Plus, the whole point was for families to build the water systems and toilets for themselves so they understood how they worked, took ownership and were committed to using and maintaining them. Health education would back up the hardware with factual encouragement to change daily practises.
The Red Cross wasn’t sure how to proceed in Edy. But the village had the answer: a roster of workers, drawn up by the village. “We would come with a pickup or a car to bring sand and the community itself would organise how to bring the sand to the project site” Sebastiao recalls.
Even before the Timor-Leste Red Cross started the project, Edy community members committed to improving hygiene practices, attending first aid training courses, and establishing a fund to cover ongoing maintenance costs.
This commitment made the difference, says Sebastiao: “We never had a problem with it because the community asked for it, not us.”
So far, the cooperation has resulted in 11 finished latrines. Twenty-four more are under construction. The aim is to build 38, one for each family. The village now has three sources of safe water, piped securely into the main village and stored in tanks.
The strategy of community participation and decision-making, and using local resources, marks a change in strategy for the Red Cross, which has a 15-year history of water projects in Timor-Leste.
During conflict with the Indonesia army that preceded independence, working with the International Committee of the Red Cross, Red Cross staff and volunteers built emergency water and sanitation systems, or delivered relief water. But it hadn’t been possible to engage the community in setting up new systems.
Since May 2002, when Timor-Leste became an independent state, its Red Cross has moved from an emergency or relief situation to one of development.
“This programme is designed to build a commitment from communities like Edy to ongoing management of their new facilities, and to a sustainable change in their practices,” says Yuki Tanaka, the International Federation’s health delegate in Timor-Leste.
“These people are among some of the poorest in the world. And they lack even basic information about health. So we’re hoping the programme will really improve their lives in the long run,” she adds.
Before a water tank was built next to her home, Edy resident Maria Isabel, 29, or one of her six children had to walk several hundred metres to a creek to draw water. Understandably the family didn’t waste water.
Now that water is plentiful, she’s able to put into practice the lessons she learned during health education sessions run by volunteers from Edy.
“What did I learn? To take a shower every day, to give the children a shower, to clean the house. I feel it was useful information because it could stop us from being sick,” she says.

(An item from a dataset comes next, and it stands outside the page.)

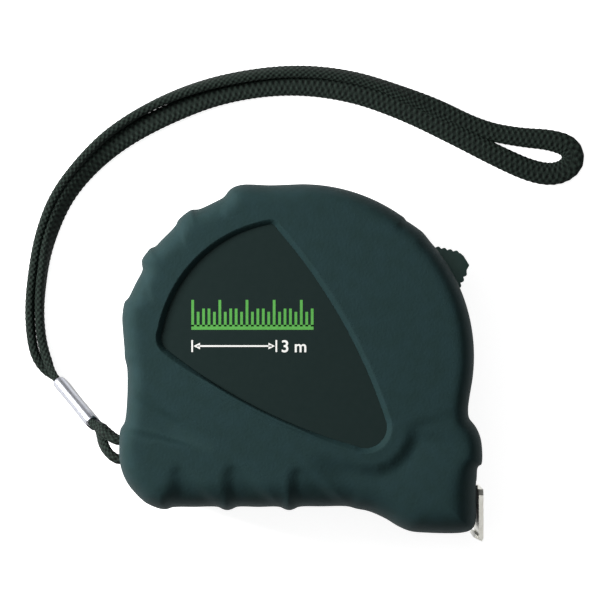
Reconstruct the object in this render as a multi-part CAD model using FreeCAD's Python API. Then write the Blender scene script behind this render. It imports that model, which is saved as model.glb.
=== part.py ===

Maria says her children often have diarrhoea. The next step is a new toilet. Their latrine is nearly finished. It just lacks a roof. At the moment she and her six children climb a ladder and go to the toilet on bamboo slats above a pigpen.
Soon they will go to a cubicle with a built-in plastic pan, which empties into a covered tank. Red Cross plumber Afonso Alves says living so close to pigs isn’t ideal.
Apart from better health, there’s another possible spin-off from the project. For the past four months Crispin Baptista has been nurturing seedlings under a bamboo shade. Using water from a Red Cross water tank, he’s growing fruit trees, tea, and a kind of fir that provides building wood and fibre for ropes.
Crispin is growing the plants under a contract with the local government. Four months ago, before the water scheme, he was limited to growing beans and coffee. Since everyone nearby grew beans and coffee for themselves, he couldn’t sell what he harvested.
Crispin, a father of seven, is reluctant to speculate about whether the water might mean a better income for him and his family. “I don’t have any knowledge about the future. I am not an agricultural expert.”
He admits the water system has enabled him to grow these crops, but he says he still has to share the water with 10 other families.
There’s just one more problem Sebastiao is hoping the village will solve – when every family has a latrine, what will the pigs eat?